What is expected: Gather every line that includes the word "joints", please.

(Records that describe objects)
================

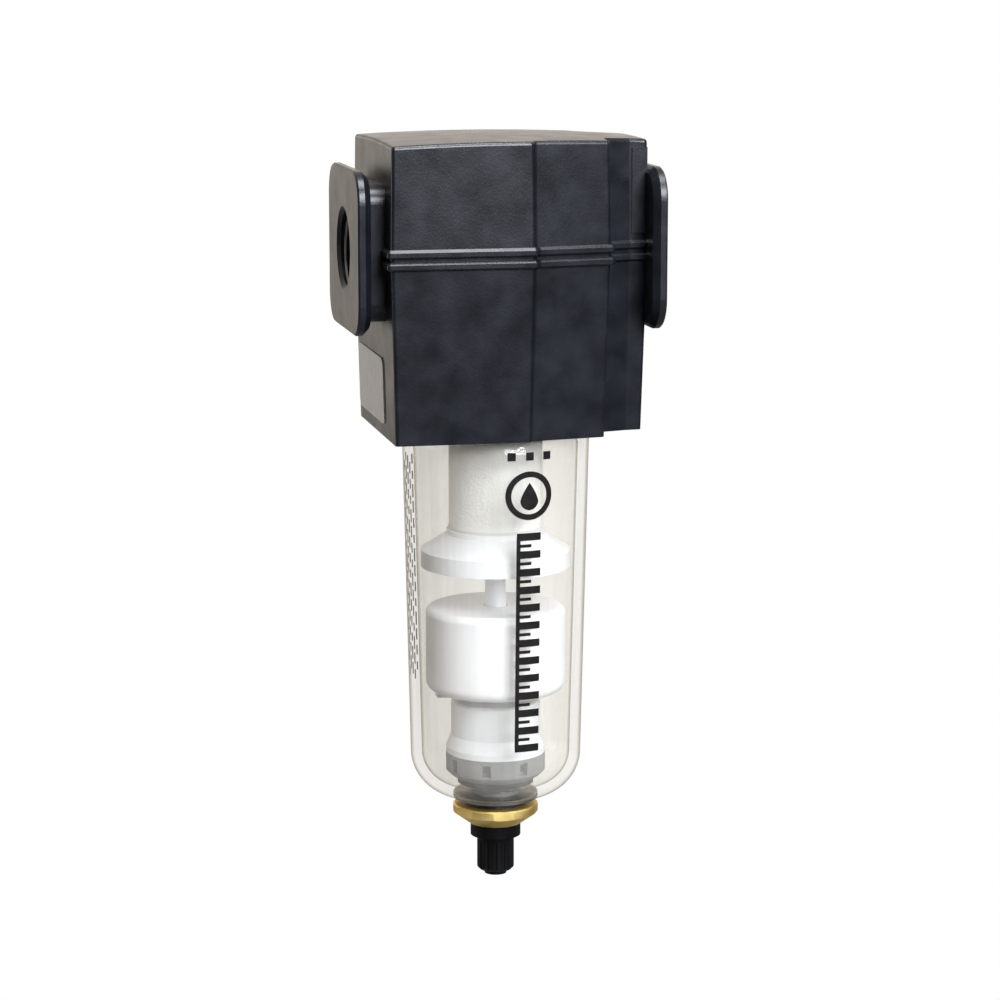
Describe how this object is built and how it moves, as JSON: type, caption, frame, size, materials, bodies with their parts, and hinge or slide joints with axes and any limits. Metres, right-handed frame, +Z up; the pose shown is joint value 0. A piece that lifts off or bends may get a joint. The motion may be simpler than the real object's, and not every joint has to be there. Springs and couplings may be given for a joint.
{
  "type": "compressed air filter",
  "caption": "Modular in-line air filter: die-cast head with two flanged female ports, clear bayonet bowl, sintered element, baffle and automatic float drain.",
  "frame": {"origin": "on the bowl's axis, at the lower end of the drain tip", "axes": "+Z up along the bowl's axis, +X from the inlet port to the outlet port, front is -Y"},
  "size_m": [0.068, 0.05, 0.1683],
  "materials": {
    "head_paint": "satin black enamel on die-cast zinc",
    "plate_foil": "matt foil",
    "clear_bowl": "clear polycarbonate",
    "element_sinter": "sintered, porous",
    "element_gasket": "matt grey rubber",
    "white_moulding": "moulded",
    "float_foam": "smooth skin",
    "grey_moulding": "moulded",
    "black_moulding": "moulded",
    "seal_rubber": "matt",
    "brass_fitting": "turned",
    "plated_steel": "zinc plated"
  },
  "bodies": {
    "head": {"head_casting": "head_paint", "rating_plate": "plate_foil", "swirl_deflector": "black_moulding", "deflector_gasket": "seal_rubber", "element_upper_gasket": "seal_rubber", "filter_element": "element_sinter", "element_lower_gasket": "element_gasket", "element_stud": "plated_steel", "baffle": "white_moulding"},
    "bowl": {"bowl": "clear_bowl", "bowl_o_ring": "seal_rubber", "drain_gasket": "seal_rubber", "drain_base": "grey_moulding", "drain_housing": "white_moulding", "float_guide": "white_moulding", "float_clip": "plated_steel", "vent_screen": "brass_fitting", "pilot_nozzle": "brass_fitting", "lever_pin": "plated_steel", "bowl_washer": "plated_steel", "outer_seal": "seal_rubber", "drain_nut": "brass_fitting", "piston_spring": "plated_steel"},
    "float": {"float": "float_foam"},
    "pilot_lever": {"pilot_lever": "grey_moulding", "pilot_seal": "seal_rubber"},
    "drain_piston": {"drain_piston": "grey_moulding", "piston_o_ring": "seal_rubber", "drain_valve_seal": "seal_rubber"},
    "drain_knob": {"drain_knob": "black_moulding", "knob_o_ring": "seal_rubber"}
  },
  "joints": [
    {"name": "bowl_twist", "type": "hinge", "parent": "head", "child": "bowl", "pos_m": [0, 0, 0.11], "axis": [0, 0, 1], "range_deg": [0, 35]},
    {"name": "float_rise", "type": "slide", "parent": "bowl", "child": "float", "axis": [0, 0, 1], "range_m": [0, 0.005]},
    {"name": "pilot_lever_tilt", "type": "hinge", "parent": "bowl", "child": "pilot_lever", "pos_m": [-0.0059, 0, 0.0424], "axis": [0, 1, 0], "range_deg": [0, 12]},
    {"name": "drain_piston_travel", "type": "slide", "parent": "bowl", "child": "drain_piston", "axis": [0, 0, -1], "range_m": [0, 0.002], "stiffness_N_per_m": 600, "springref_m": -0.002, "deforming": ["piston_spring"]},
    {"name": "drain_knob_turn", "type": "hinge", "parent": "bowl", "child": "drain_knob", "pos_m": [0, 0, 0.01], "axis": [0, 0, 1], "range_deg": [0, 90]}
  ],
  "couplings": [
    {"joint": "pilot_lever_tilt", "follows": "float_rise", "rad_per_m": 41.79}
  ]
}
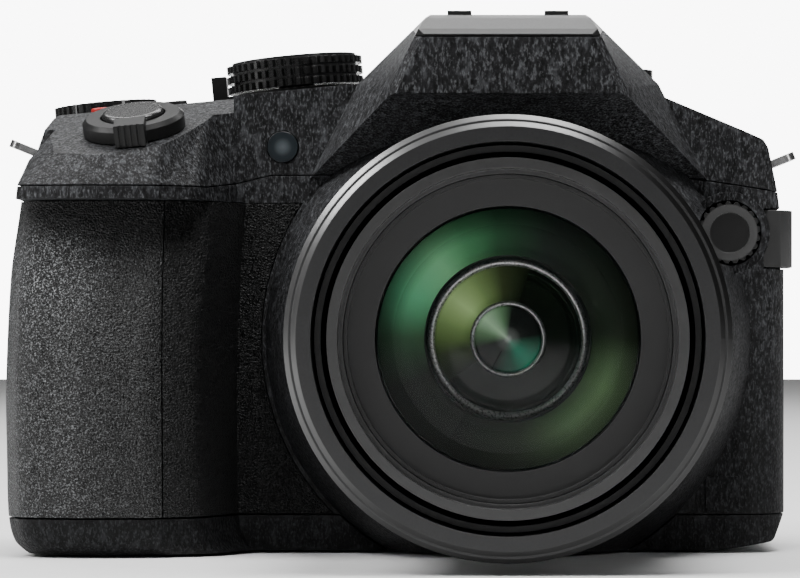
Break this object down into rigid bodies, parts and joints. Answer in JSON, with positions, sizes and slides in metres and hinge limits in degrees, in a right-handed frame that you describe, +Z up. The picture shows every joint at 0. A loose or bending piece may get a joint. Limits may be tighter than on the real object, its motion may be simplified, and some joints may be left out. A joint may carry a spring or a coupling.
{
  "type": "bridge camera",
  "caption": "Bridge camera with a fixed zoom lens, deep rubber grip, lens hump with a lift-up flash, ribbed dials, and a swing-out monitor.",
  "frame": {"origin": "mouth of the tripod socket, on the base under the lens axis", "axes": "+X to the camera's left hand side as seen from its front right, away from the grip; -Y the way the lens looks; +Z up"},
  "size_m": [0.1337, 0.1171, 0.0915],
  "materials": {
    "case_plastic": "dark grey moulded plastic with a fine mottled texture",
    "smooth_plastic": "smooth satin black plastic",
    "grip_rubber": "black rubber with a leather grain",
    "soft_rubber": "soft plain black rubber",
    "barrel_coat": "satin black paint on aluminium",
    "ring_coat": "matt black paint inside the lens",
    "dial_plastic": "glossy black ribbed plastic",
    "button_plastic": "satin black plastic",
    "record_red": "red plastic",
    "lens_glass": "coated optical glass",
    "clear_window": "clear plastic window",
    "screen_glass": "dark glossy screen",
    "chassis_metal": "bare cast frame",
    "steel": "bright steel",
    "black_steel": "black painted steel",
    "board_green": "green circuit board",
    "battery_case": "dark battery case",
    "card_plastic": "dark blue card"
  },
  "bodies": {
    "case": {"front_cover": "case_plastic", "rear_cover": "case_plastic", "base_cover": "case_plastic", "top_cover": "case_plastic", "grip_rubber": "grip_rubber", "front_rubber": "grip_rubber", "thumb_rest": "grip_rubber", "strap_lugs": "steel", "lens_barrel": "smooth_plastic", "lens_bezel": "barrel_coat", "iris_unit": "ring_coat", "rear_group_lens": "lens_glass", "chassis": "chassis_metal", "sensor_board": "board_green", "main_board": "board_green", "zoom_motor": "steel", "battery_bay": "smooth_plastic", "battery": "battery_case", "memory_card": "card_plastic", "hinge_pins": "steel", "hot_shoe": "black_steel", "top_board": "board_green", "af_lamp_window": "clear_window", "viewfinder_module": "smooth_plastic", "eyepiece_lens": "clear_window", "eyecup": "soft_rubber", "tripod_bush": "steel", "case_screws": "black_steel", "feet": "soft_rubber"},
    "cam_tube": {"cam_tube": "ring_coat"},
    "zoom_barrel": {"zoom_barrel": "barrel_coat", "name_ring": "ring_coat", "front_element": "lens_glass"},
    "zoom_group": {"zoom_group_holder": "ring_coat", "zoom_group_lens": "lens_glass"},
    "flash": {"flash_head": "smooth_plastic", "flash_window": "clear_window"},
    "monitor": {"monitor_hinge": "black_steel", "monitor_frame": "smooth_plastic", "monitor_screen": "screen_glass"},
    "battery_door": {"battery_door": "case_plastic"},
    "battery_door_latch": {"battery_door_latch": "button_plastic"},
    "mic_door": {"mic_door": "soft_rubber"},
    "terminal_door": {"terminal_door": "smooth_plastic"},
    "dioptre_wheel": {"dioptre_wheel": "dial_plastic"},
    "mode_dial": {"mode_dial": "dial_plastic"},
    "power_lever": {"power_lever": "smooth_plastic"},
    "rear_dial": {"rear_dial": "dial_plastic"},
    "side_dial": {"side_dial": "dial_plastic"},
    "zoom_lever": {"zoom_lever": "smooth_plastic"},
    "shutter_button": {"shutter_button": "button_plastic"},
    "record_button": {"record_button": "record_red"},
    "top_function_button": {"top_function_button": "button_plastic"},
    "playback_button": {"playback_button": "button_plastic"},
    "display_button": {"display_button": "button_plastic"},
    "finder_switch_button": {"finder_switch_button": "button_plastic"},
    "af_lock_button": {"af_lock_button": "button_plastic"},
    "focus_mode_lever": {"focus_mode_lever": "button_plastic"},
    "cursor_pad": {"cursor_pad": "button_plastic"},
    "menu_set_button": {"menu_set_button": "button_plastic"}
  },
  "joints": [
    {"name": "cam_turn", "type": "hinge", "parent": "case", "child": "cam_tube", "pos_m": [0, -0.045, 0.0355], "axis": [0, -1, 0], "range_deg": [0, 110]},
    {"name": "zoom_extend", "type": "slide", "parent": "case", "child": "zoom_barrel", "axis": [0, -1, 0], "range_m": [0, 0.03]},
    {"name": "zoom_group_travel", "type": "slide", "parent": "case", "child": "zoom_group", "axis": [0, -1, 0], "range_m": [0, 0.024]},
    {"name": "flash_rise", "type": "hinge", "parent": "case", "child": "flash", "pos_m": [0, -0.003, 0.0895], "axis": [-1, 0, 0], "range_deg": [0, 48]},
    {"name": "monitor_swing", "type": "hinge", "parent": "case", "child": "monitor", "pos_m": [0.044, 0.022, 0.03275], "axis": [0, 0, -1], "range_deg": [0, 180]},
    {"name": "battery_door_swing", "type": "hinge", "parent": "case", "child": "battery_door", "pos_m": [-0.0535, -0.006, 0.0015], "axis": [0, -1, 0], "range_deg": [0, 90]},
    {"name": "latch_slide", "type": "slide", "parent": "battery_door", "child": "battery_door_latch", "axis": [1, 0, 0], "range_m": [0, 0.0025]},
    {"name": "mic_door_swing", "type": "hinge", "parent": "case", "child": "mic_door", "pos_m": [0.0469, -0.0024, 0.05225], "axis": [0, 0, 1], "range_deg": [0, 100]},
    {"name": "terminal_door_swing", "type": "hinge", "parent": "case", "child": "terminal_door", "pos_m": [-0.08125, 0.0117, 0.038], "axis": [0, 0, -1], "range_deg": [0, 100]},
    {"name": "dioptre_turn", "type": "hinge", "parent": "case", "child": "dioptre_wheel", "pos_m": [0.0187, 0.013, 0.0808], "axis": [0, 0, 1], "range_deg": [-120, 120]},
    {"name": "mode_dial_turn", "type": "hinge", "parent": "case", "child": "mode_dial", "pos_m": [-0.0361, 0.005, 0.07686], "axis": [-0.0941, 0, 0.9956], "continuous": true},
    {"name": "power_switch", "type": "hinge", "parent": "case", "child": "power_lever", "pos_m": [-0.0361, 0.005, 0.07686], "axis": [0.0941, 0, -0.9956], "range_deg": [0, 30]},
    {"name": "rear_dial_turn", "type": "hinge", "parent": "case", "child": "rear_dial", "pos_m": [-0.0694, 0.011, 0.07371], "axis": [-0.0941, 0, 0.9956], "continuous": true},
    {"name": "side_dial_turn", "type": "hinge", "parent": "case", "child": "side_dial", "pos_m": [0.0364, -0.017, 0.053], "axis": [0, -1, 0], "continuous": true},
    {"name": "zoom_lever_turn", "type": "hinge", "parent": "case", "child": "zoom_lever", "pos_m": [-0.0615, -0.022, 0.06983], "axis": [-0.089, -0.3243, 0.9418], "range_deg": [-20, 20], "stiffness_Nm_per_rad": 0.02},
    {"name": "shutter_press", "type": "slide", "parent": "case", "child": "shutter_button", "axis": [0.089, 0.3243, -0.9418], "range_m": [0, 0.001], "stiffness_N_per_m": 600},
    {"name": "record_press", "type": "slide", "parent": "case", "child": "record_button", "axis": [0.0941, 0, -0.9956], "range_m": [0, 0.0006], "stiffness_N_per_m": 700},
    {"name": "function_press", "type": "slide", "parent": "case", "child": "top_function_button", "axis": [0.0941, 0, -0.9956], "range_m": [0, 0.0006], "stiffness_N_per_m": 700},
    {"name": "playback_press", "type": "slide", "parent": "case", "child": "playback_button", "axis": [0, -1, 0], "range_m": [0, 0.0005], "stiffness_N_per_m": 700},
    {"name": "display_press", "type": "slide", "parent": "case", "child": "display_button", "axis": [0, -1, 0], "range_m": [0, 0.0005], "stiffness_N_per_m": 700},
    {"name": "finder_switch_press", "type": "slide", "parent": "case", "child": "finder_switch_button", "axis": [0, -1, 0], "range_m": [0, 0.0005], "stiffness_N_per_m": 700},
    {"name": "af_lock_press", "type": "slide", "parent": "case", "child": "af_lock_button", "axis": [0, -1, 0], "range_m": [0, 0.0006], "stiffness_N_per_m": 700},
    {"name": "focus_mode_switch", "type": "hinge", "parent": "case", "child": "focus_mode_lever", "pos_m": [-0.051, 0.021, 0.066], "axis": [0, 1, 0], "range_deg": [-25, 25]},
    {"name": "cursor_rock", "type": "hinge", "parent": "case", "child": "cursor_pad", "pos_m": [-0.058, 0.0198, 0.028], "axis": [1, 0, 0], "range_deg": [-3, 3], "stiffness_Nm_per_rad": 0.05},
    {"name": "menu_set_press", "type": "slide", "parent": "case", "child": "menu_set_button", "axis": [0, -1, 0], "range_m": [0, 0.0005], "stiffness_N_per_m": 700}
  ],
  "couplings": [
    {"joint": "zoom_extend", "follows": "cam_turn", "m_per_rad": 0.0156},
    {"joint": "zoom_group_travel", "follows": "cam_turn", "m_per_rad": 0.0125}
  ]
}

================

Solved problem:
Describe how this object is built and how it moves, as JSON: type, caption, frame, size, materials, bodies with their parts, and hinge or slide joints with axes and any limits. Metres, right-handed frame, +Z up; the pose shown is joint value 0. A piece that lifts off or bends may get a joint. The motion may be simpler than the real object's, and not every joint has to be there. Springs and couplings may be given for a joint.
  "joints": [
Break this object down into rigid bodies, parts and joints. Answer in JSON, with positions, sizes and slides in metres and hinge limits in degrees, in a right-handed frame that you describe, +Z up. The picture shows every joint at 0. A loose or bending piece may get a joint. Limits may be tighter than on the real object, its motion may be simplified, and some joints may be left out. A joint may carry a spring or a coupling.
  "joints": [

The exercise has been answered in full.